WORK REQUIRED
It is required that all of the data be written out exactly.

DATA SHOWN
--- begin ---

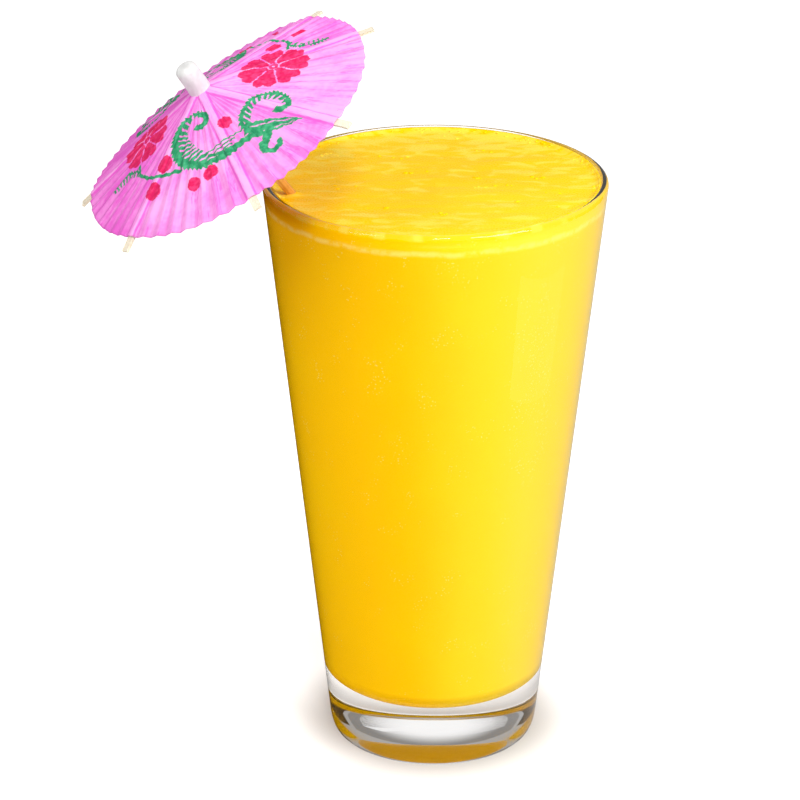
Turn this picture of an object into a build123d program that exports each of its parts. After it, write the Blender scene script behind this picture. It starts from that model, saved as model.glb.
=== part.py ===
from build123d import *
import math
import os

# A conical pint glass filled with mango smoothie, with a paper parasol stuck into the drink.
# Millimetres, +Z up. The origin is the centre of the glass's foot, on the surface it stands on.

# Glass: a tumbler whose straight side widens from the foot to the mouth
glass_height = 156.25
mouth_radius = 44.45  # outside, at the rim: the standard 3.5 inch mouth
foot_radius = 27.65  # outside, where the side would meet the table without its rounding
wall = 2.4  # side wall, measured level
base_thickness = 16.0
heel_rounding = 4.5  # between the side and the foot, outside
well_rounding = 11.5  # between the side and the floor, inside
rim_rounding = 1.1  # both edges of the rim

# Smoothie
fill_gap = 1.25  # from the rim down to the drink's surface

# Parasol stick, which leans out over the rim
stick_radius = 1.15
stick_length = 100.0
stick_point = 6.0  # length of the sharpened end
stick_inset = 4.5  # from the inside of the wall to the stick's axis, at the drink's surface
stick_side = 194.6  # bearing of that point about the glass, from +X
lean_bearing = 205.3  # the way the whole parasol leans, from +X
stick_lean = 38.0  # from upright
stick_reach = 40.3  # along the stick, from the drink's surface to the top of the paper
stick_end = 5.5  # how far the stick stands up inside the cap

# Paper canopy: a pleated cone glued on its ribs, which sits a little more upright than the stick
canopy_lean = 33.0
canopy_radius = 40.0
paper_thickness = 0.3
paper_hole_gap = 0.1
paper_plateau = 0.4  # flat ring of paper round the stick's hole
pleat_height = 0.5  # from ridge to valley, at the edge
pleats_per_gore = 8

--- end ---

SOLVED PROBLEM
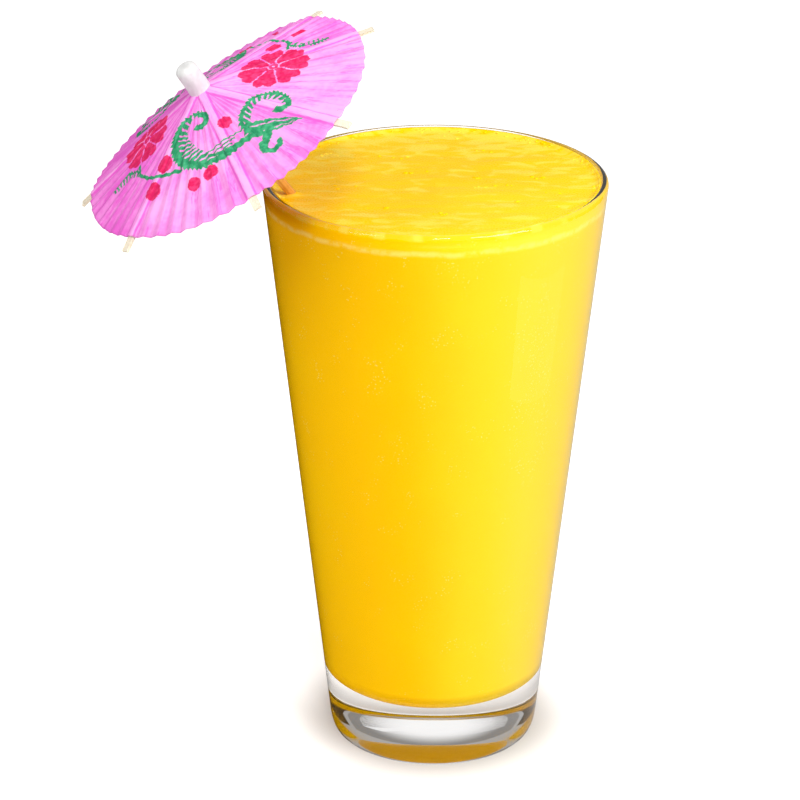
Turn this picture of an object into a build123d program that exports each of its parts. After it, write the Blender scene script behind this picture. It starts from that model, saved as model.glb.
=== part.py ===
from build123d import *
import math
import os

# A conical pint glass filled with mango smoothie, with a paper parasol stuck into the drink.
# Millimetres, +Z up. The origin is the centre of the glass's foot, on the surface it stands on.

# Glass: a tumbler whose straight side widens from the foot to the mouth
glass_height = 156.25
mouth_radius = 44.45  # outside, at the rim: the standard 3.5 inch mouth
foot_radius = 27.65  # outside, where the side would meet the table without its rounding
wall = 2.4  # side wall, measured level
base_thickness = 16.0
heel_rounding = 4.5  # between the side and the foot, outside
well_rounding = 11.5  # between the side and the floor, inside
rim_rounding = 1.1  # both edges of the rim

# Smoothie
fill_gap = 1.25  # from the rim down to the drink's surface

# Parasol stick, which leans out over the rim
stick_radius = 1.15
stick_length = 100.0
stick_point = 6.0  # length of the sharpened end
stick_inset = 4.5  # from the inside of the wall to the stick's axis, at the drink's surface
stick_side = 194.6  # bearing of that point about the glass, from +X
lean_bearing = 205.3  # the way the whole parasol leans, from +X
stick_lean = 38.0  # from upright
stick_reach = 40.3  # along the stick, from the drink's surface to the top of the paper
stick_end = 5.5  # how far the stick stands up inside the cap

# Paper canopy: a pleated cone glued on its ribs, which sits a little more upright than the stick
canopy_lean = 33.0
canopy_radius = 40.0
paper_thickness = 0.3
paper_hole_gap = 0.1
paper_plateau = 0.4  # flat ring of paper round the stick's hole
pleat_height = 0.5  # from ridge to valley, at the edge
pleats_per_gore = 8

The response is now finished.